Joe Sparano, president of the Western States Petroleum Assn., an industry trade group, said the flares are a safety measure to prevent pressure from building dangerously in the plants. “The flares did exactly what they’re supposed to do,” he said “They did their job splendidly.”

But Southern California air quality regulators believe that curbs are needed on nonemergency flaring, the most common flaring use in the region. They have drafted a proposal they say would remove more than two tons of air pollutants emitted daily by the 27 flares at eight Los Angeles-area refineries and two other plants.

The oil industry is guardedly optimistic about the proposal, but environmental activists claim that recent revisions weakened it so much that they cannot support it.

Although last week’s flaring was a one-day curiosity for most Angelenos, it’s a familiar sight at refineries. The flames emerge from tall stacks designed to vent gases. Pilot lights at the top of the stacks ignite the gases to prevent them from wafting into nearby neighborhoods.

Harbor-area residents fear the practice close to their homes is releasing dangerous amounts of chemicals into the air.
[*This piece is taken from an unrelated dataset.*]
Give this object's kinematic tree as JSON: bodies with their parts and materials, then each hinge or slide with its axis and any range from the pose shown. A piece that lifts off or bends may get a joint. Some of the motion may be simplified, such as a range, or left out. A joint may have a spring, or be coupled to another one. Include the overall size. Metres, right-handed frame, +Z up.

The area also gets air pollution from ships, trucks and trains moving cargo in and out of the port complex.

Flaring can lead to the release of sulfur oxides, hydrocarbon gases, nitrogen oxides and particulate matter. Air regulators are focusing on sulfur oxides, which can cause breathing problems, aggravate asthma and chronic bronchitis and mix with other pollutants to create a more potent health risk.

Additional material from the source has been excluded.